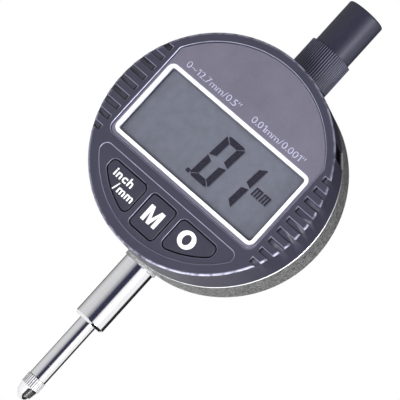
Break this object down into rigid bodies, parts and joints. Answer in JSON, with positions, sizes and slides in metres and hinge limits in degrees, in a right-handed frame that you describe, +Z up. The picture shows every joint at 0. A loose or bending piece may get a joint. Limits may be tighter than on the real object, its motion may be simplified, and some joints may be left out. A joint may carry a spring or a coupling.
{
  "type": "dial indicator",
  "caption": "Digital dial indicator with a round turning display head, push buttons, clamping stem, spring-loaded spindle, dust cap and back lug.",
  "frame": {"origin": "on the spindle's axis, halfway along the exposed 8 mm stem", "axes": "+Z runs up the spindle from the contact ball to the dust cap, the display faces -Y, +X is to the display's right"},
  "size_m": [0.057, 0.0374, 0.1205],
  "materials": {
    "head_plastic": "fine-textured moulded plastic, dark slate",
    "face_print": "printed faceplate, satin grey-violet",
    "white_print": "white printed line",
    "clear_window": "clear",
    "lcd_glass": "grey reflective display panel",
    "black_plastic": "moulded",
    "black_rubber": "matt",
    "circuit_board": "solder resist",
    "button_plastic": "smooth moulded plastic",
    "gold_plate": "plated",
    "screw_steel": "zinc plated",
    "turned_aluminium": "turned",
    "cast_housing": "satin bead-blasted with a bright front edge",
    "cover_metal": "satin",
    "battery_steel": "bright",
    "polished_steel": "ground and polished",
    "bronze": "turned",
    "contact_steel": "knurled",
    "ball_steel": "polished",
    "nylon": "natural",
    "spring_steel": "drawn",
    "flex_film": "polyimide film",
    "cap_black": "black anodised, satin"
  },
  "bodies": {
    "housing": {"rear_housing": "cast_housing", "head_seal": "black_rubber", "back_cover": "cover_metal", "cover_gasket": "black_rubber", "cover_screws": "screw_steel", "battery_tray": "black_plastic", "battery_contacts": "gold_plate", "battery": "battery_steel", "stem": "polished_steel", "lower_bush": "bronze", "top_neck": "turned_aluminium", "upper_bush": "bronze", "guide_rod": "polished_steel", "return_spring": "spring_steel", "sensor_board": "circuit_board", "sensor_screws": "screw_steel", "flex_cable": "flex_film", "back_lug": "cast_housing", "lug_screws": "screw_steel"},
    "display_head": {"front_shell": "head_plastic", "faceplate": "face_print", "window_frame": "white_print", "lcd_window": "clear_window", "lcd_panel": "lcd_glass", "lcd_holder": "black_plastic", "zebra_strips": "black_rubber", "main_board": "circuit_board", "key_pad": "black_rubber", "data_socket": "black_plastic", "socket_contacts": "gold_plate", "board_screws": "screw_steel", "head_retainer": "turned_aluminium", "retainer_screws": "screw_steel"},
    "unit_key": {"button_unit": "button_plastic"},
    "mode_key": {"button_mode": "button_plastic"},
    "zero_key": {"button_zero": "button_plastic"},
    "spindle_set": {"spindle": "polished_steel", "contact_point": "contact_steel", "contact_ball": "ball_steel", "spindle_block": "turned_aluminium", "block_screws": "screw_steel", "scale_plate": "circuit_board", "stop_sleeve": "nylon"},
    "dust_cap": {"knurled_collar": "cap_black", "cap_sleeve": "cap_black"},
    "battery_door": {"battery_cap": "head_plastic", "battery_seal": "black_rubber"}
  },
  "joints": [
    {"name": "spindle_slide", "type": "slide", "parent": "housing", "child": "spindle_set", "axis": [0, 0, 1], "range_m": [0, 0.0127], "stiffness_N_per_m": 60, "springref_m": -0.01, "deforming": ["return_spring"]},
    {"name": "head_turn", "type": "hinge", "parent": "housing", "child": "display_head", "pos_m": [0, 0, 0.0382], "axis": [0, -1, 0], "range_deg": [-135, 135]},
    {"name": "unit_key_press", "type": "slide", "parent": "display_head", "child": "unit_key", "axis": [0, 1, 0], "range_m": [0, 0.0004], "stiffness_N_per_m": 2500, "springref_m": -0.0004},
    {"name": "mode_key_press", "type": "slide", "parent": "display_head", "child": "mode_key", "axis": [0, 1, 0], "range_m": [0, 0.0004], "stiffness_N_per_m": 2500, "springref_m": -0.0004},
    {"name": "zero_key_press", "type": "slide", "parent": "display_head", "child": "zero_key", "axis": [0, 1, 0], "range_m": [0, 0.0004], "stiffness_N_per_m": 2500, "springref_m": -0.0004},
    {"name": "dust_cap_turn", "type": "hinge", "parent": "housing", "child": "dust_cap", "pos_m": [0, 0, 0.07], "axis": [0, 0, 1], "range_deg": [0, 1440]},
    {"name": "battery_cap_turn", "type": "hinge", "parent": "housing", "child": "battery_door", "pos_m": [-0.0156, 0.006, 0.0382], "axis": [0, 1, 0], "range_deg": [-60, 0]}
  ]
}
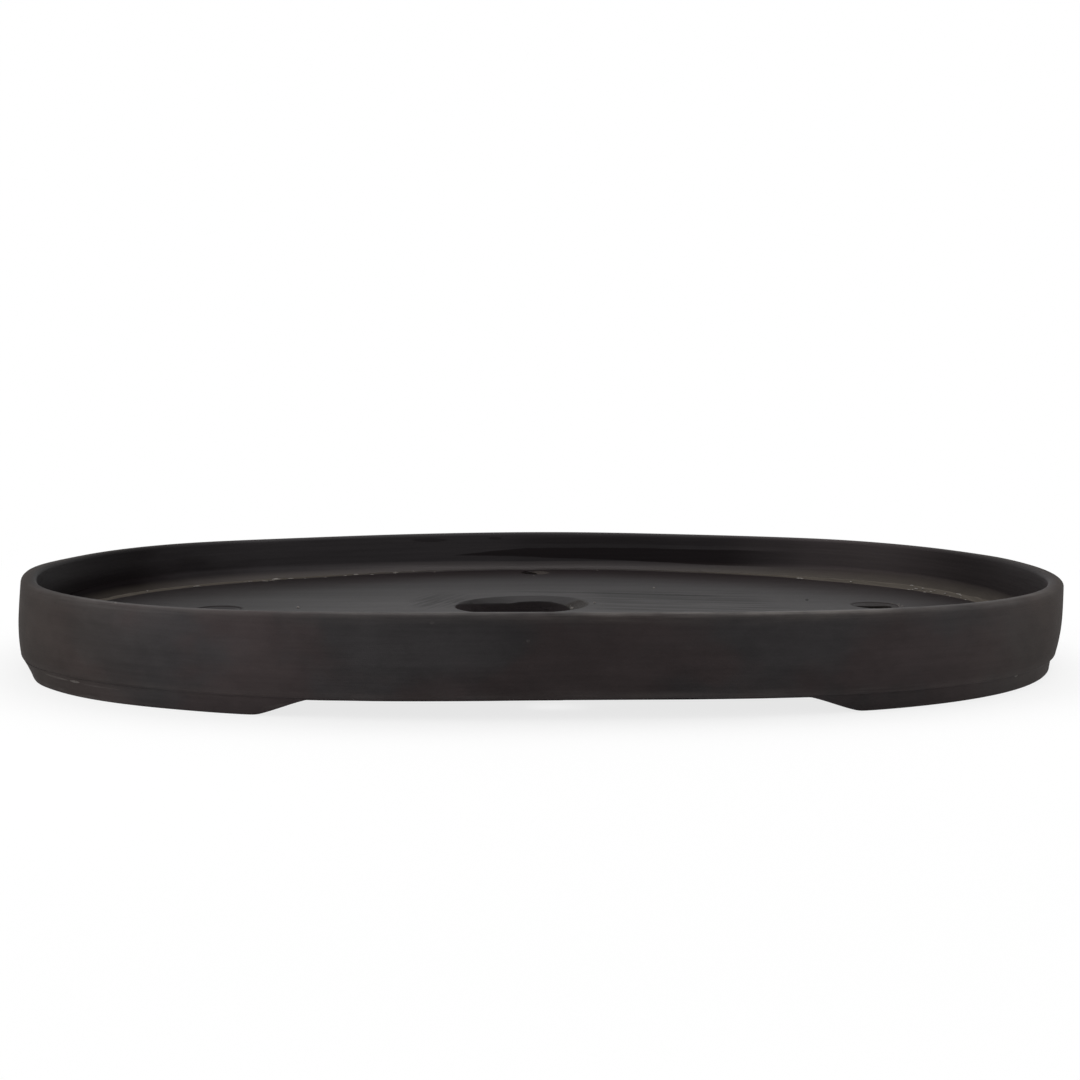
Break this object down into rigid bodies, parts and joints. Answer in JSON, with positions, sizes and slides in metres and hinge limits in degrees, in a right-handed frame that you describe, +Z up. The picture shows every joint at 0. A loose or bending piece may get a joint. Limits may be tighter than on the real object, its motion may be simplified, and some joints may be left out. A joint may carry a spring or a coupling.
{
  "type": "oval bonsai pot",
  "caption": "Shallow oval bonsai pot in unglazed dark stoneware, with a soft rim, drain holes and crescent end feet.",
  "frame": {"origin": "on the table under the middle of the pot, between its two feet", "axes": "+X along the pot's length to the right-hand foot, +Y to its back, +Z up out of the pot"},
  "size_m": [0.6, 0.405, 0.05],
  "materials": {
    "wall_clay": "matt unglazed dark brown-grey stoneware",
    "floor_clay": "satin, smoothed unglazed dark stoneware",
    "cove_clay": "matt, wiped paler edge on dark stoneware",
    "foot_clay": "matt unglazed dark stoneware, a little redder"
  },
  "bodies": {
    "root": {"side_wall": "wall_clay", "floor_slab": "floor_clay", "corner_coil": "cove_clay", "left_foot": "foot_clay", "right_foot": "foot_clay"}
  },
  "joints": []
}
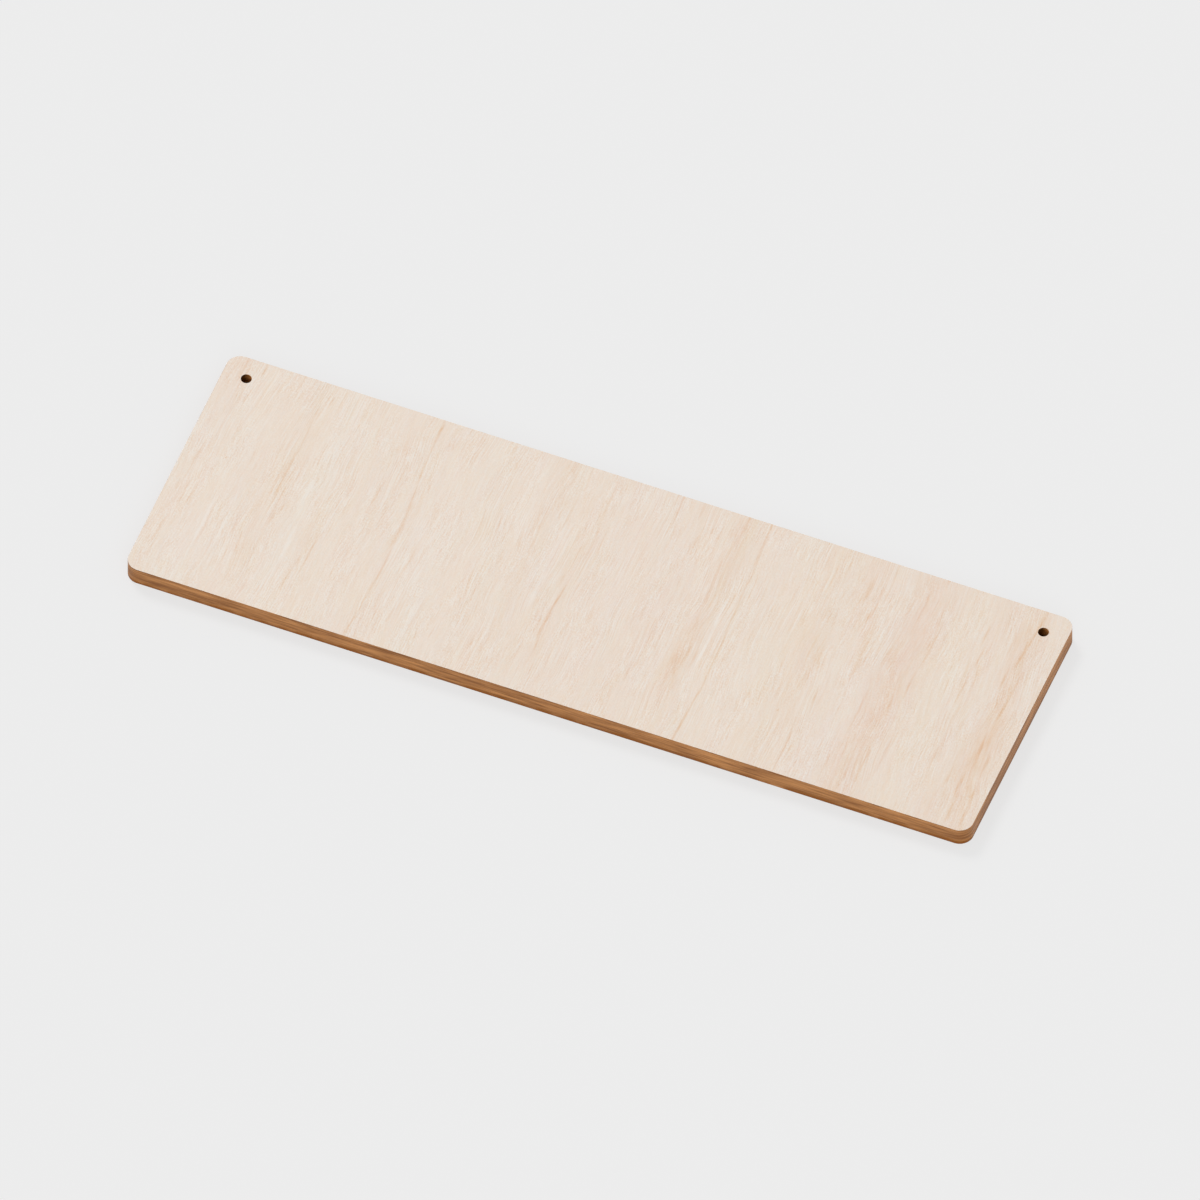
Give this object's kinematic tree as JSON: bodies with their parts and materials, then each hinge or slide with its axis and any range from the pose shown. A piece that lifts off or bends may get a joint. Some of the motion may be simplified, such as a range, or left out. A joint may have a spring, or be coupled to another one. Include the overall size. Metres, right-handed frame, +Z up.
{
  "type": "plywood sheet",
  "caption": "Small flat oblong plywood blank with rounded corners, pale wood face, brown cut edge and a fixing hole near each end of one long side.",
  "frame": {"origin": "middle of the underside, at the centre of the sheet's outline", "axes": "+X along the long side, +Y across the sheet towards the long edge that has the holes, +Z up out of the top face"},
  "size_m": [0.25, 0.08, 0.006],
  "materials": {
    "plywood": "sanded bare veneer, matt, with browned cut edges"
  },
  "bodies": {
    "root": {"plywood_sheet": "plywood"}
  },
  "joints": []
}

* EXERCISE DETAILS *
Repeat each record exactly, leaving nothing out.

* OUTPUT FOR THIS EXERCISE *
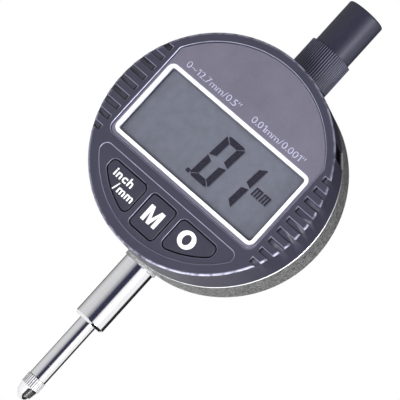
Break this object down into rigid bodies, parts and joints. Answer in JSON, with positions, sizes and slides in metres and hinge limits in degrees, in a right-handed frame that you describe, +Z up. The picture shows every joint at 0. A loose or bending piece may get a joint. Limits may be tighter than on the real object, its motion may be simplified, and some joints may be left out. A joint may carry a spring or a coupling.
{
  "type": "dial indicator",
  "caption": "Digital dial indicator with a round turning display head, push buttons, clamping stem, spring-loaded spindle, dust cap and back lug.",
  "frame": {"origin": "on the spindle's axis, halfway along the exposed 8 mm stem", "axes": "+Z runs up the spindle from the contact ball to the dust cap, the display faces -Y, +X is to the display's right"},
  "size_m": [0.057, 0.0374, 0.1205],
  "materials": {
    "head_plastic": "fine-textured moulded plastic, dark slate",
    "face_print": "printed faceplate, satin grey-violet",
    "white_print": "white printed line",
    "clear_window": "clear",
    "lcd_glass": "grey reflective display panel",
    "black_plastic": "moulded",
    "black_rubber": "matt",
    "circuit_board": "solder resist",
    "button_plastic": "smooth moulded plastic",
    "gold_plate": "plated",
    "screw_steel": "zinc plated",
    "turned_aluminium": "turned",
    "cast_housing": "satin bead-blasted with a bright front edge",
    "cover_metal": "satin",
    "battery_steel": "bright",
    "polished_steel": "ground and polished",
    "bronze": "turned",
    "contact_steel": "knurled",
    "ball_steel": "polished",
    "nylon": "natural",
    "spring_steel": "drawn",
    "flex_film": "polyimide film",
    "cap_black": "black anodised, satin"
  },
  "bodies": {
    "housing": {"rear_housing": "cast_housing", "head_seal": "black_rubber", "back_cover": "cover_metal", "cover_gasket": "black_rubber", "cover_screws": "screw_steel", "battery_tray": "black_plastic", "battery_contacts": "gold_plate", "battery": "battery_steel", "stem": "polished_steel", "lower_bush": "bronze", "top_neck": "turned_aluminium", "upper_bush": "bronze", "guide_rod": "polished_steel", "return_spring": "spring_steel", "sensor_board": "circuit_board", "sensor_screws": "screw_steel", "flex_cable": "flex_film", "back_lug": "cast_housing", "lug_screws": "screw_steel"},
    "display_head": {"front_shell": "head_plastic", "faceplate": "face_print", "window_frame": "white_print", "lcd_window": "clear_window", "lcd_panel": "lcd_glass", "lcd_holder": "black_plastic", "zebra_strips": "black_rubber", "main_board": "circuit_board", "key_pad": "black_rubber", "data_socket": "black_plastic", "socket_contacts": "gold_plate", "board_screws": "screw_steel", "head_retainer": "turned_aluminium", "retainer_screws": "screw_steel"},
    "unit_key": {"button_unit": "button_plastic"},
    "mode_key": {"button_mode": "button_plastic"},
    "zero_key": {"button_zero": "button_plastic"},
    "spindle_set": {"spindle": "polished_steel", "contact_point": "contact_steel", "contact_ball": "ball_steel", "spindle_block": "turned_aluminium", "block_screws": "screw_steel", "scale_plate": "circuit_board", "stop_sleeve": "nylon"},
    "dust_cap": {"knurled_collar": "cap_black", "cap_sleeve": "cap_black"},
    "battery_door": {"battery_cap": "head_plastic", "battery_seal": "black_rubber"}
  },
  "joints": [
    {"name": "spindle_slide", "type": "slide", "parent": "housing", "child": "spindle_set", "axis": [0, 0, 1], "range_m": [0, 0.0127], "stiffness_N_per_m": 60, "springref_m": -0.01, "deforming": ["return_spring"]},
    {"name": "head_turn", "type": "hinge", "parent": "housing", "child": "display_head", "pos_m": [0, 0, 0.0382], "axis": [0, -1, 0], "range_deg": [-135, 135]},
    {"name": "unit_key_press", "type": "slide", "parent": "display_head", "child": "unit_key", "axis": [0, 1, 0], "range_m": [0, 0.0004], "stiffness_N_per_m": 2500, "springref_m": -0.0004},
    {"name": "mode_key_press", "type": "slide", "parent": "display_head", "child": "mode_key", "axis": [0, 1, 0], "range_m": [0, 0.0004], "stiffness_N_per_m": 2500, "springref_m": -0.0004},
    {"name": "zero_key_press", "type": "slide", "parent": "display_head", "child": "zero_key", "axis": [0, 1, 0], "range_m": [0, 0.0004], "stiffness_N_per_m": 2500, "springref_m": -0.0004},
    {"name": "dust_cap_turn", "type": "hinge", "parent": "housing", "child": "dust_cap", "pos_m": [0, 0, 0.07], "axis": [0, 0, 1], "range_deg": [0, 1440]},
    {"name": "battery_cap_turn", "type": "hinge", "parent": "housing", "child": "battery_door", "pos_m": [-0.0156, 0.006, 0.0382], "axis": [0, 1, 0], "range_deg": [-60, 0]}
  ]
}
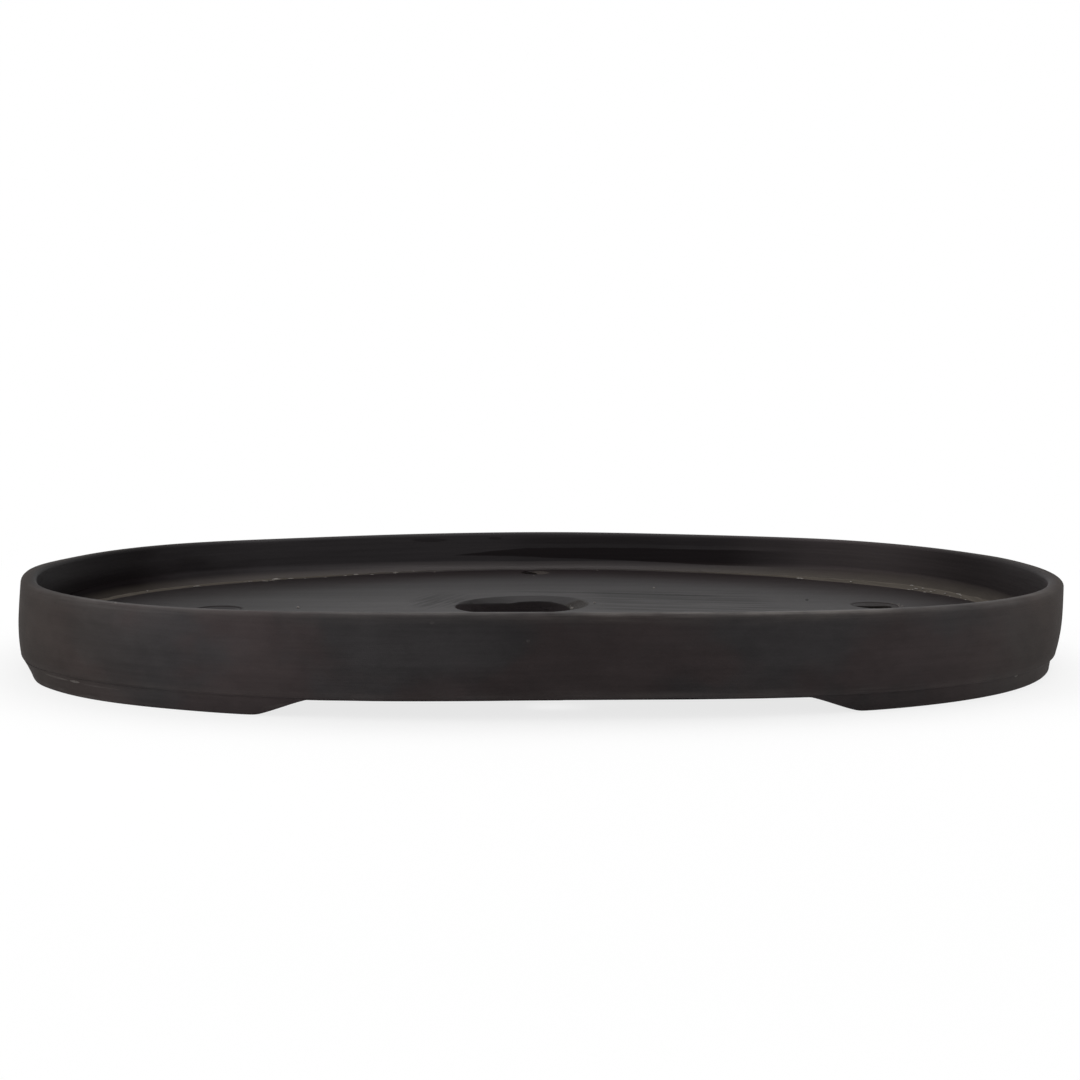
Break this object down into rigid bodies, parts and joints. Answer in JSON, with positions, sizes and slides in metres and hinge limits in degrees, in a right-handed frame that you describe, +Z up. The picture shows every joint at 0. A loose or bending piece may get a joint. Limits may be tighter than on the real object, its motion may be simplified, and some joints may be left out. A joint may carry a spring or a coupling.
{
  "type": "oval bonsai pot",
  "caption": "Shallow oval bonsai pot in unglazed dark stoneware, with a soft rim, drain holes and crescent end feet.",
  "frame": {"origin": "on the table under the middle of the pot, between its two feet", "axes": "+X along the pot's length to the right-hand foot, +Y to its back, +Z up out of the pot"},
  "size_m": [0.6, 0.405, 0.05],
  "materials": {
    "wall_clay": "matt unglazed dark brown-grey stoneware",
    "floor_clay": "satin, smoothed unglazed dark stoneware",
    "cove_clay": "matt, wiped paler edge on dark stoneware",
    "foot_clay": "matt unglazed dark stoneware, a little redder"
  },
  "bodies": {
    "root": {"side_wall": "wall_clay", "floor_slab": "floor_clay", "corner_coil": "cove_clay", "left_foot": "foot_clay", "right_foot": "foot_clay"}
  },
  "joints": []
}
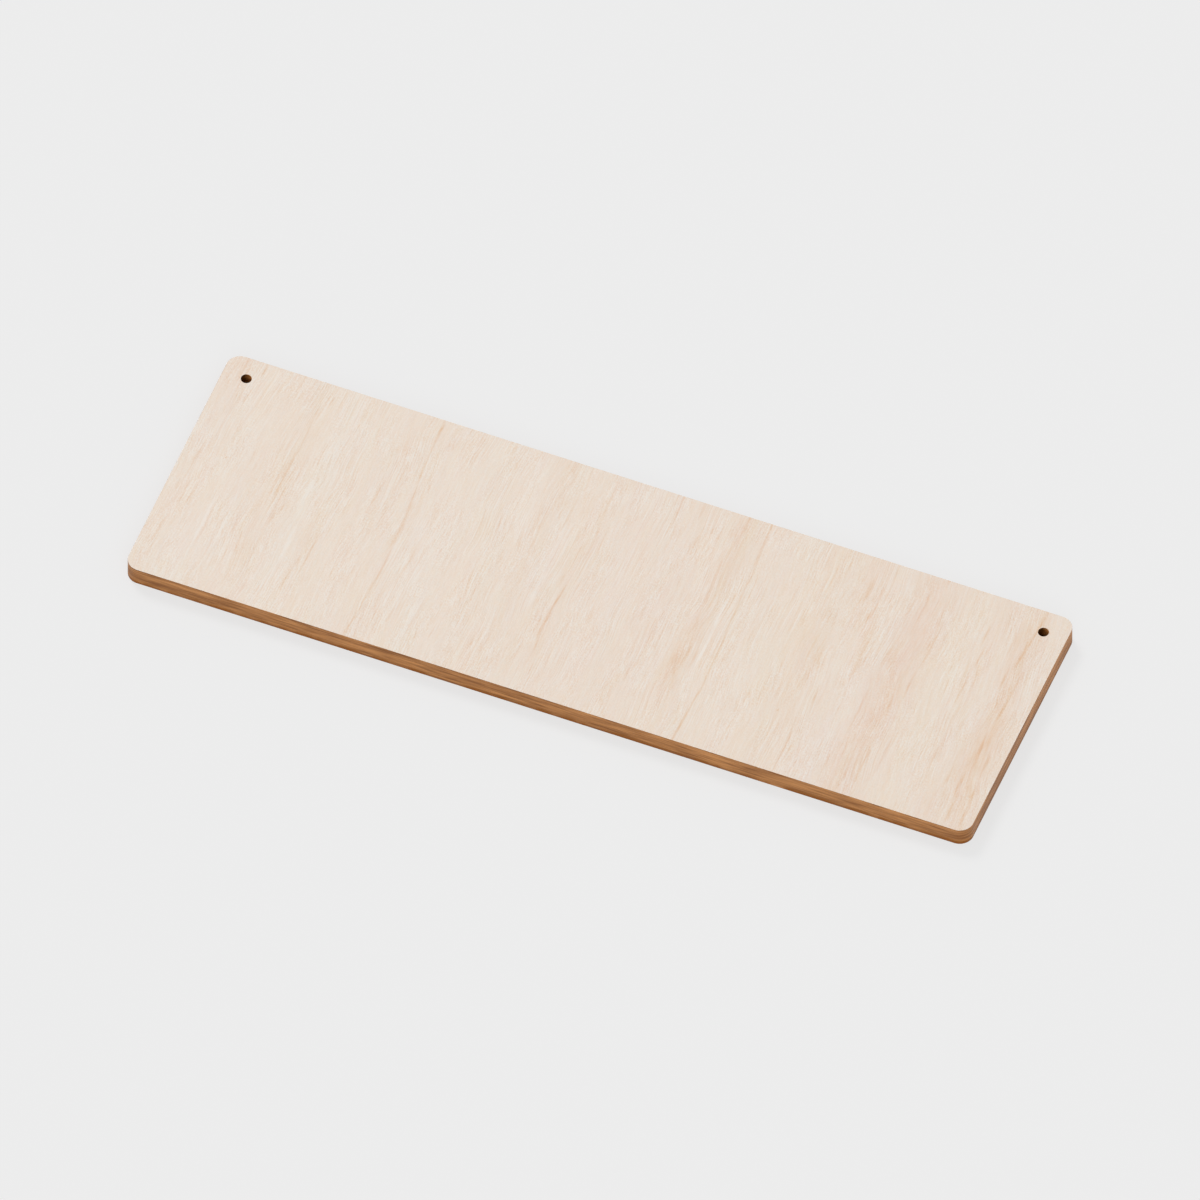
Give this object's kinematic tree as JSON: bodies with their parts and materials, then each hinge or slide with its axis and any range from the pose shown. A piece that lifts off or bends may get a joint. Some of the motion may be simplified, such as a range, or left out. A joint may have a spring, or be coupled to another one. Include the overall size. Metres, right-handed frame, +Z up.
{
  "type": "plywood sheet",
  "caption": "Small flat oblong plywood blank with rounded corners, pale wood face, brown cut edge and a fixing hole near each end of one long side.",
  "frame": {"origin": "middle of the underside, at the centre of the sheet's outline", "axes": "+X along the long side, +Y across the sheet towards the long edge that has the holes, +Z up out of the top face"},
  "size_m": [0.25, 0.08, 0.006],
  "materials": {
    "plywood": "sanded bare veneer, matt, with browned cut edges"
  },
  "bodies": {
    "root": {"plywood_sheet": "plywood"}
  },
  "joints": []
}